Comment by bityard
1 hour ago
> while most cars nowadays have zinc coating and more plastic and are still mostly fine after 15 years.
In your part of the world, maybe. I live in the middle of the salt belt in the US and we get about 10 years out of most cars. That's when you start seeing rust holes in the fenders around the wheels, when most of the frame has flaked away and the floor pans become involuntary structural elements.
If you're a car nut who spends extra time and money on preventive maintenance and rustproofing, you can get a few more years. But the rust comes for your car at some point anyway.
Car manufacturers know how to make the frames and bodies last longer, this is not an unsolvable manufacturing and design challenge. It's just that nobody is getting a raise for going to their boss and saying, "I know how to make the company sell slightly fewer cars..."

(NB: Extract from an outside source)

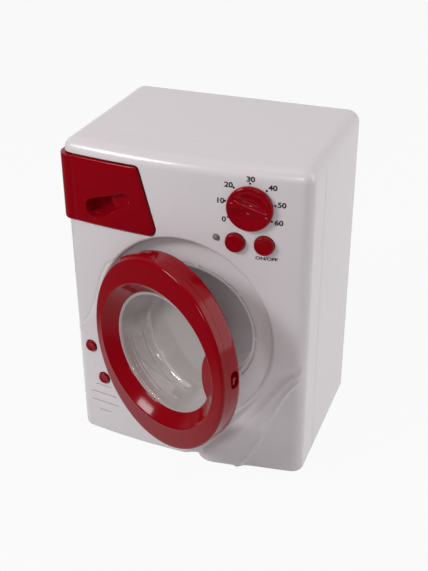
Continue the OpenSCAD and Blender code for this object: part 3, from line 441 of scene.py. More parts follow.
def moulded_surface():
    """Node group of every moulded plastic: faint colour mottle, roughness drift and fine ripple."""
    group = bpy.data.node_groups.new("moulded_surface", "ShaderNodeTree")
    sockets = (
        ("INPUT", (("Colour", "Color"), ("Mottle", "Float"), ("Roughness", "Float"), ("Ripple", "Float"),
                   ("Ripple Size", "Float"))),
        ("OUTPUT", (("Colour", "Color"), ("Roughness", "Float"), ("Normal", "Vector"))),
    )
    for way, kinds in sockets:
        for name, kind in kinds:
            group.interface.new_socket(name, in_out=way, socket_type="NodeSocket" + kind)
    nodes, links = group.nodes, group.links
    given = nodes.new("NodeGroupInput")
    result = nodes.new("NodeGroupOutput")
    coords = nodes.new("ShaderNodeTexCoord")
    drift = add_node(nodes, "ShaderNodeTexNoise", {"Scale": 9, "Detail": 4})
    centred = add_node(nodes, "ShaderNodeMapRange", {"To Min": -1})
    gain = add_node(nodes, "ShaderNodeMath", {2: 1}, operation="MULTIPLY_ADD")
    tint = add_node(nodes, "ShaderNodeVectorMath", operation="SCALE")
    rough = add_node(nodes, "ShaderNodeMapRange", {"To Min": 0.85, "To Max": 1.2})
    scaled = add_node(nodes, "ShaderNodeMath", operation="MULTIPLY")
    waves = add_node(nodes, "ShaderNodeTexNoise", {"Detail": 1})
    bump = add_node(nodes, "ShaderNodeBump", {"Distance": 0.002})
    links.new(coords.outputs["Object"], drift.inputs["Vector"])
    links.new(drift.outputs["Fac"], centred.inputs["Value"])
    links.new(centred.outputs["Result"], gain.inputs[0])
    links.new(given.outputs["Mottle"], gain.inputs[1])
    links.new(given.outputs["Colour"], tint.inputs[0])
    links.new(gain.outputs[0], tint.inputs["Scale"])
    links.new(tint.outputs["Vector"], result.inputs["Colour"])
    links.new(drift.outputs["Fac"], rough.inputs["Value"])
    links.new(rough.outputs["Result"], scaled.inputs[0])
    links.new(given.outputs["Roughness"], scaled.inputs[1])
    links.new(scaled.outputs[0], result.inputs["Roughness"])
    links.new(coords.outputs["Object"], waves.inputs["Vector"])
    links.new(given.outputs["Ripple Size"], waves.inputs["Scale"])
    links.new(given.outputs["Ripple"], bump.inputs["Strength"])
    links.new(waves.outputs["Fac"], bump.inputs["Height"])
    links.new(bump.outputs["Normal"], result.inputs["Normal"])
    return group


SURFACE = moulded_surface()


def plastic(name, colour, roughness=0.2, specular=0.5, subsurface=0.0, mottle=0.02, ripple=0.02):
    """Glossy moulded plastic."""
    material, nodes, links = new_material(name)
    shader = nodes["Principled BSDF"]
    values = {"Colour": (*colour, 1), "Mottle": mottle, "Roughness": roughness, "Ripple": ripple,
              "Ripple Size": RIPPLE_SIZE}
    surface = add_node(nodes, "ShaderNodeGroup", values, node_tree=SURFACE)
    for given, socket in (("Colour", "Base Color"), ("Roughness", "Roughness"), ("Normal", "Normal")):
        links.new(surface.outputs[given], shader.inputs[socket])
    shader.inputs["Specular IOR Level"].default_value = specular
    shader.inputs["Subsurface Weight"].default_value = subsurface
    shader.inputs["Subsurface Radius"].default_value = (0.004, 0.003, 0.003)
    return material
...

I live up North (capital N) from you, where we have ~4 months of calcium spread on our roads to manage the accumulating ice every winter. A well-maintained car has the chance to live long enough to succumb to rust from that.
Rustproofing is still a good treatment to get done to delay and minimize damage, but it's a thorough and slightly expensive job.
People who have a hobby car usually retire it in a garage from November to April-May instead.
Just look at what's on the road today, there are many more older cars still running than in the past. Even in the salt belt.